Alpes Literários

Alpes Literários

Subtítulo

UM PASSEIO PELOS ALPES LITERÁRIOS

sábado, 8 de dezembro de 2018

Adrienne Rich - A Meia Idade

Aqui se fala daquelas pessoas que têm experiências de viver na casa dos outros, talvez de familiares distantes ou nem tanto, com limitado sentido de pertencimento ao grupo: os de meia-idade são capazes de fornecer abrigo às crianças ou aos adolescentes, mas não a necessária sabedoria de vida.

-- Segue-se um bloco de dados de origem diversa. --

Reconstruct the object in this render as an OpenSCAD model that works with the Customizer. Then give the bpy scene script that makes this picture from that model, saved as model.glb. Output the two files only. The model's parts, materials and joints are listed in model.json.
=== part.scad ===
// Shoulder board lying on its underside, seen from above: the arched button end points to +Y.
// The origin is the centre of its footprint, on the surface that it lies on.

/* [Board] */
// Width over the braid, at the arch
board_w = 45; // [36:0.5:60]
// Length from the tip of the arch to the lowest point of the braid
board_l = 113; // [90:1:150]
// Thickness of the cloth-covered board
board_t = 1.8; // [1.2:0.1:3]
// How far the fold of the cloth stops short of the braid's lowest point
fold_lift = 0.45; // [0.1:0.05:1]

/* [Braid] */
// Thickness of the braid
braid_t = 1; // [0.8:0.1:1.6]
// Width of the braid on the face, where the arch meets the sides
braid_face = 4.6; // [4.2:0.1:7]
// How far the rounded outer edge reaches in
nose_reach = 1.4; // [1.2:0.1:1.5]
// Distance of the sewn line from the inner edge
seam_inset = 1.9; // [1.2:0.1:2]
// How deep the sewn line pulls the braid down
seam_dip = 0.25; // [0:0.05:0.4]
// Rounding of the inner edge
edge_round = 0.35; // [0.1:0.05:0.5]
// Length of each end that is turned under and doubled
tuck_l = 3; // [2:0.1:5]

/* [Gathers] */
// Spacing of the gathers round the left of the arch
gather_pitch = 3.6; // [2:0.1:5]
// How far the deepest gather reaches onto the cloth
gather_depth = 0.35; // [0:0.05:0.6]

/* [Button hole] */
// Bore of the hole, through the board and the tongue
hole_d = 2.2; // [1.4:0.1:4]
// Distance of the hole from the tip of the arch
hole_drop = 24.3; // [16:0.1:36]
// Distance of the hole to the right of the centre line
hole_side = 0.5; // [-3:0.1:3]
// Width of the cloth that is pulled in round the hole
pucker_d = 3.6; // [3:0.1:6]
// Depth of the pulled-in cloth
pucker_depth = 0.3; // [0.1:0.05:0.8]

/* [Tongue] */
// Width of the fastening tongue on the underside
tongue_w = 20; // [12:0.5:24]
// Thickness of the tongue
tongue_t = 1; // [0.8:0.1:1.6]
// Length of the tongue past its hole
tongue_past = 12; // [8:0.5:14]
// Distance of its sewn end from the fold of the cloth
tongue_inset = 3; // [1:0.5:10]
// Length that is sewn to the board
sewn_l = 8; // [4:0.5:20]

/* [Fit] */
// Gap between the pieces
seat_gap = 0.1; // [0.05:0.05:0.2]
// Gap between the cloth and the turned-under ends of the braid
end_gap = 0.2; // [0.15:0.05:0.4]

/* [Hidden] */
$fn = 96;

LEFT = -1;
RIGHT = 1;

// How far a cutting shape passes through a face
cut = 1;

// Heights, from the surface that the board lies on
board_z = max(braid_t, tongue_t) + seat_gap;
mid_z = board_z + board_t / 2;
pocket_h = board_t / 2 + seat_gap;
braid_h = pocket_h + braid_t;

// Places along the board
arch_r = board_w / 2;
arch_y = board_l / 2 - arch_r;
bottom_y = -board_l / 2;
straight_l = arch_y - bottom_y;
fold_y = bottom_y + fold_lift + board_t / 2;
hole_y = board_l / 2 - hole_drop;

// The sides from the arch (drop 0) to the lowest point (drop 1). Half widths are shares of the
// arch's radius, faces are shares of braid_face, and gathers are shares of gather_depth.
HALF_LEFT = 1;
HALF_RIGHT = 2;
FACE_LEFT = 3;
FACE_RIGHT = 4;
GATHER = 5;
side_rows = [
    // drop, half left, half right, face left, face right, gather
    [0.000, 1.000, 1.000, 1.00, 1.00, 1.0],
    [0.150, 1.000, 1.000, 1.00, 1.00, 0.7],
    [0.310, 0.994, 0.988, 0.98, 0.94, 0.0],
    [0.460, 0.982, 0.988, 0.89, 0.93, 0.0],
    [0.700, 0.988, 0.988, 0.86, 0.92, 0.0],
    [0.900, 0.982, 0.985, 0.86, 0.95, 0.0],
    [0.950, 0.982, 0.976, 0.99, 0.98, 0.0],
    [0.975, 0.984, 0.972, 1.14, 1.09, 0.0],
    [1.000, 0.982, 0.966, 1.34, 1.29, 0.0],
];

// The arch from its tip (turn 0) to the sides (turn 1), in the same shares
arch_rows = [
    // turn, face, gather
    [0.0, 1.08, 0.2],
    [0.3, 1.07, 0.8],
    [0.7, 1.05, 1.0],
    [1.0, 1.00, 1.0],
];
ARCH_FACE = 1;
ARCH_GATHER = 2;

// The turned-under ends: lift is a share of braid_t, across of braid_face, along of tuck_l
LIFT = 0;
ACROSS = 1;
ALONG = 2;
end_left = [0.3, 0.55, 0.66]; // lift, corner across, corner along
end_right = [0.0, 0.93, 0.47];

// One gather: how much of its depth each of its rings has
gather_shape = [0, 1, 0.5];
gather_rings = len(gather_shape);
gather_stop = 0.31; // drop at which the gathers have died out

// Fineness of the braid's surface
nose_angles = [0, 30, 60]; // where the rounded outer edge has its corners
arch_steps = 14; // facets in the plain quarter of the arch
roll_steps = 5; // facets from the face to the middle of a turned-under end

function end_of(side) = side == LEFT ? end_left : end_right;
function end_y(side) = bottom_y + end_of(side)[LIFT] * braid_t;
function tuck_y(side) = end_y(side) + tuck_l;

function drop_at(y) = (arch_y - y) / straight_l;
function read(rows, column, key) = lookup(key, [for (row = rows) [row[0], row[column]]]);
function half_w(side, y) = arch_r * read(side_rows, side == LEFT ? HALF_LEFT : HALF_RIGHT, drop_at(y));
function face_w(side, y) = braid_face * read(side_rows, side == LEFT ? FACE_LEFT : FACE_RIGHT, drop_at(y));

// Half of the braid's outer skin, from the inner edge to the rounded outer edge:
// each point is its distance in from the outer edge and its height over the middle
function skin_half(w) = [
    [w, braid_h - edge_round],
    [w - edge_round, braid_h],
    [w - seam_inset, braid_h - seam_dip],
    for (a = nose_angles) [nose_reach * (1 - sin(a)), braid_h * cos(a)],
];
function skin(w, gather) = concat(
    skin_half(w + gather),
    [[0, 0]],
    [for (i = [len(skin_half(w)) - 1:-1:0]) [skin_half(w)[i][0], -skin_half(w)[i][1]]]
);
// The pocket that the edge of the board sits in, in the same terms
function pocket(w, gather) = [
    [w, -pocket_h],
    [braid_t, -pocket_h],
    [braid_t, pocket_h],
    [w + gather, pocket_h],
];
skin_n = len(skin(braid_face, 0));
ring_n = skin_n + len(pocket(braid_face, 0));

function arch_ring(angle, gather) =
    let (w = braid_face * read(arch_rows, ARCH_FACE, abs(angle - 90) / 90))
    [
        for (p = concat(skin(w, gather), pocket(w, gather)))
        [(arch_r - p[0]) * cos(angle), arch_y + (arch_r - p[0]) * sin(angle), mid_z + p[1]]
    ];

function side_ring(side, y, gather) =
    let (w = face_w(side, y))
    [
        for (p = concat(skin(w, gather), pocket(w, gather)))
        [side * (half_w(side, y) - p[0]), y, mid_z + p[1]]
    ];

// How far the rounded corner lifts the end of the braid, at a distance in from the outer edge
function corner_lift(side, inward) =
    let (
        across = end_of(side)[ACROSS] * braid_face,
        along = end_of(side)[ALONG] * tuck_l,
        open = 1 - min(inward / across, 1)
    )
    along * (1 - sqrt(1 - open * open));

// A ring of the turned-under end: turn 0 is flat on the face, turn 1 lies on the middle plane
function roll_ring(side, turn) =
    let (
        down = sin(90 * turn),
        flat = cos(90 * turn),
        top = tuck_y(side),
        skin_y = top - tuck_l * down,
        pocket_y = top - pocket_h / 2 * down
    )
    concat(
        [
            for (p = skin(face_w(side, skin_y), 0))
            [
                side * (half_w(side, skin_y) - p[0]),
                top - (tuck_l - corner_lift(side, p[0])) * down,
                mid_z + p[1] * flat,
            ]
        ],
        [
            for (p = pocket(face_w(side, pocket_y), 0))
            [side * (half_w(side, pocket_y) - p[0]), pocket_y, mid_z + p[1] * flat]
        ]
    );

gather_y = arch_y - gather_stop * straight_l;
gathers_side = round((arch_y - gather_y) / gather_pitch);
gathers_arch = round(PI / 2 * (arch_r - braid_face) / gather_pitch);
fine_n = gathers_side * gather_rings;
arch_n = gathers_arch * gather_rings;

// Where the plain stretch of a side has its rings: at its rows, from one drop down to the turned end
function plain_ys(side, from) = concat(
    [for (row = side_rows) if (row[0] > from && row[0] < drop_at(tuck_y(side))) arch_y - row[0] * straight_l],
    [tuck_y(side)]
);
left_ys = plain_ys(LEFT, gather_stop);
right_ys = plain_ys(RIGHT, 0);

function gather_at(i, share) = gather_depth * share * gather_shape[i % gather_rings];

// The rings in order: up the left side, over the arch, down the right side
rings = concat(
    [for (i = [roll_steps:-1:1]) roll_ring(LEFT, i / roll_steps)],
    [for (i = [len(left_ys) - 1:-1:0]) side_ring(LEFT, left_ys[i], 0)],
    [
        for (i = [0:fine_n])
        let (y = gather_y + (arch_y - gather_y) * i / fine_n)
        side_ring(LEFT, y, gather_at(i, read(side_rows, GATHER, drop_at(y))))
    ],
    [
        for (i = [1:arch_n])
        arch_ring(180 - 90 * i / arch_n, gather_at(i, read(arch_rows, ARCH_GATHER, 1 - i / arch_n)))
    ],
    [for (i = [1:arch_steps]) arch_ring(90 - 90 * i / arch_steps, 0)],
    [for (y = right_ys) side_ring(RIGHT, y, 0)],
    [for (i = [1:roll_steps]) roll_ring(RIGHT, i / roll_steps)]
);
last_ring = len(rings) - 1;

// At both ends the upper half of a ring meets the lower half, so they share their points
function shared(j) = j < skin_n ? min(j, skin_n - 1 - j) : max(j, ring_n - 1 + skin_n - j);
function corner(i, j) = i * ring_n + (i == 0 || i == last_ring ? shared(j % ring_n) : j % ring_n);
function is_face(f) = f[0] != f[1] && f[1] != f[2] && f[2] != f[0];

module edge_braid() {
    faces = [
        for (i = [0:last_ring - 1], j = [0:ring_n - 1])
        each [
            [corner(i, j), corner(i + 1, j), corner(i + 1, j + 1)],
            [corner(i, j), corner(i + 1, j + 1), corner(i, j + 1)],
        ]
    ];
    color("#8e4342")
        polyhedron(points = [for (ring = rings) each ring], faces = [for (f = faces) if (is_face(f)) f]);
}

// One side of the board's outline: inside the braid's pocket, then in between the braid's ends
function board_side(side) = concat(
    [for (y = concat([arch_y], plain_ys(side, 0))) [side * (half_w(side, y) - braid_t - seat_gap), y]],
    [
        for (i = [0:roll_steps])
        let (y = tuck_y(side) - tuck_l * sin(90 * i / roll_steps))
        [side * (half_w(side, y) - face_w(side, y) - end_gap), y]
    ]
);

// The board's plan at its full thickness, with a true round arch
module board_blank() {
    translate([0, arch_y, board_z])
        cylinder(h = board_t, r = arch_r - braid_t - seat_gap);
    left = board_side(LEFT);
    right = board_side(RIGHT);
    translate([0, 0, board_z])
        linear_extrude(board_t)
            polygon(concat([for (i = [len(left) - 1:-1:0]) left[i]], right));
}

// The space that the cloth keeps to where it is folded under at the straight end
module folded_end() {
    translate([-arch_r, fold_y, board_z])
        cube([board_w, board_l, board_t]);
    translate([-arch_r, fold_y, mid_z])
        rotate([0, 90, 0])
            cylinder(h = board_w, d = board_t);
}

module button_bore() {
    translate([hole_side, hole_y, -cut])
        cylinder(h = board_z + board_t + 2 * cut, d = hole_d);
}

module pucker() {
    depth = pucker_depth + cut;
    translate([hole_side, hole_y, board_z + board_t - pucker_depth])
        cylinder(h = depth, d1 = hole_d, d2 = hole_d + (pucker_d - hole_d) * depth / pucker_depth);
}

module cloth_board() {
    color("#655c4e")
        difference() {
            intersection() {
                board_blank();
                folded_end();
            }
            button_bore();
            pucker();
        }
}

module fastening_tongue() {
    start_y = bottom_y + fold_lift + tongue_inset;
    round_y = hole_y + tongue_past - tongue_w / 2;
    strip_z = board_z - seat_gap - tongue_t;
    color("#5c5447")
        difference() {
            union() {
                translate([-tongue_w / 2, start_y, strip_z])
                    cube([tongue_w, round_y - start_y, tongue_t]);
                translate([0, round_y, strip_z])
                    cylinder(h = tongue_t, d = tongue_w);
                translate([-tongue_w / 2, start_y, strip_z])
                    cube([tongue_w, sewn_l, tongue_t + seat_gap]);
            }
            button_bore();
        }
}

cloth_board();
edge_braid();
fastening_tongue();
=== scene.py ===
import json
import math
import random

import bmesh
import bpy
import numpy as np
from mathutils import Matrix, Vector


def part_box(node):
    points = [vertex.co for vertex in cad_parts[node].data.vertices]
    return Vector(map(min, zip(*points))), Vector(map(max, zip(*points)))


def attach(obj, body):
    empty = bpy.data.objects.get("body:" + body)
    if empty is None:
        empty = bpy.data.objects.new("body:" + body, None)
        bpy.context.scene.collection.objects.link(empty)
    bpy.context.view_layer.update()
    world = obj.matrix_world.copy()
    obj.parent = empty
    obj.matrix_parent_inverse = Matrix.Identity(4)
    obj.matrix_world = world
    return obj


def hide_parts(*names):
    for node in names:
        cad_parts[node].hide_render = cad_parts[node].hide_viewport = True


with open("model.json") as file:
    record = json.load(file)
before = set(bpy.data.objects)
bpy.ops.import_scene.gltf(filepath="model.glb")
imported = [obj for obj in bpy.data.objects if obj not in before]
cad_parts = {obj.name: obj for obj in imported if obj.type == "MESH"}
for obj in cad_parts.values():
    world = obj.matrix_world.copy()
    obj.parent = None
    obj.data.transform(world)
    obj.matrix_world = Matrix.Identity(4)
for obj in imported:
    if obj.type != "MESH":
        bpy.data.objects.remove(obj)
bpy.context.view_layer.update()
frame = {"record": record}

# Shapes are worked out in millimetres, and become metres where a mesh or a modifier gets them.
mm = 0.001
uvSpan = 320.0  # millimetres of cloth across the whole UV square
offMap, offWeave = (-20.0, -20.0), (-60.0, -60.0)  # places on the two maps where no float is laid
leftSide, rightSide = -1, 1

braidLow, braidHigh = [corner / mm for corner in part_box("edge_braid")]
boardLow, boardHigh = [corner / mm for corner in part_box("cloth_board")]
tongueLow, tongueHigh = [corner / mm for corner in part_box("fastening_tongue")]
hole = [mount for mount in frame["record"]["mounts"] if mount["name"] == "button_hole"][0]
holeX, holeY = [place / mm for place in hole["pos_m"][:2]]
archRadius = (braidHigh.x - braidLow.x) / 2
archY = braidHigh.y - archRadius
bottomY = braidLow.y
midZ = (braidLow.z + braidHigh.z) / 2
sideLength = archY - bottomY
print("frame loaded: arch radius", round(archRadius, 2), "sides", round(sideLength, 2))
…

Não há sentido em reprimir ou ignorar a ocorrência de fatos ou de eventos que espicaçaram a memória: são ementas psíquicas dificilmente deslindadas e muito menos suprimidas. Quando adultos, o melhor é se chegar a um acordo com o passado e descobrir quantas foram as trincas suturadas e quantas deixadas abertas, sem expressão e não reconhecidas. Desse modo, “vinte anos” não se contarão apenas como uma sucessão de “silêncios”, muito provavelmente excruciantes, agônicos, tormentosos...

J.A.R. – H.C.

Adrienne Rich
(1929-2012)

The Middle-Aged

Their faces, safe as an interior
Of Holland tiles and Oriental carpet,
Where the fruit-bowl, always filled, stood in a light
Of placid afternoon their voices’ measure,
Their figures moving in the Sunday garden
To lay the tea outdoors or trim the borders,
Afflicted, haunted us. For to be young
Was always to live in other peoples’ houses
Whose peace, if we sought it, had been made by others,
Was ours at second-hand and not for long.
The custom of the house, not ours, the sun
Fading the silver-blue Fortuny curtains,
The reminiscence of a Christmas party
Of fourteen years ago all memory.
Signs of possession and of being possessed,
We tasted, tense with envy. They were so kind,
Would have given us anything; the bowl of fruit
Was filled for us, there was a room upstairs
We must call ours: but twenty years of living
They could not give. Nor did they ever speak
Of the coarse stain on that polished balustrade,
The crack in the study window, or the letters
Locked in a drawer and the key destroyed.
All to be understood by us, returning
Late, in our own time how that peace was made,
Upon what terms, with how much left unsaid.

Lado a Lado
(Dianne Dengel: pintora norte-americana)

A Meia Idade

Seus rostos, seguros como um interior
De azulejos holandeses e um tapete oriental,
No qual a fruteira, sempre abastada, mantinha-se
À luz plácida da tarde – a mesura de suas vozes,
Seus vultos no jardim dominical, ocupados
Em servir o chá ao ar livre ou em podar as plantas,
Sob angústia, nos assombravam. Porque ser jovem
Era sempre viver nas casas de outras pessoas,
Cuja paz, caso a perscrutássemos, fora por elas urdida,
sendo nossa de segunda-mão e não por muito tempo.
As tradições da casa, não as nossas, o sol
A empalidecer o azul-prateado das cortinas “Fortuny”,
A reminiscência das comemorações do Natal
De quatorze anos atrás – tudo são memórias.
Sinais de posse e de ser possuídos,
Nós os vivenciamos, tensos de inveja. Eram tão gentis,
Ter-nos-iam dado qualquer coisa; a fruteira sempre
Farta para nós; havia um quarto no andar de cima
Que devíamos ter como nosso: mas vinte anos de vida
Eles não nos poderiam legar. Jamais se referiram
À áspera mancha sobre aquela balaustrada polida,
Ao trincado na janela do escritório, ou às cartas
Encerradas numa gaveta da qual a chave se quebrara.
Tudo para que percebêssemos, ao retornarmos tarde,
Em nosso próprio tempo – como aquela paz foi gestada,
Em que termos, com quanto do muito que não foi dito.

Referência:

RICH, Adrienne. The middle-aged. In: LEHMAN, David (Choice & Edition). The Oxford Book of American Poetry. New York, NY: Oxford University Press, 2006. p. 868.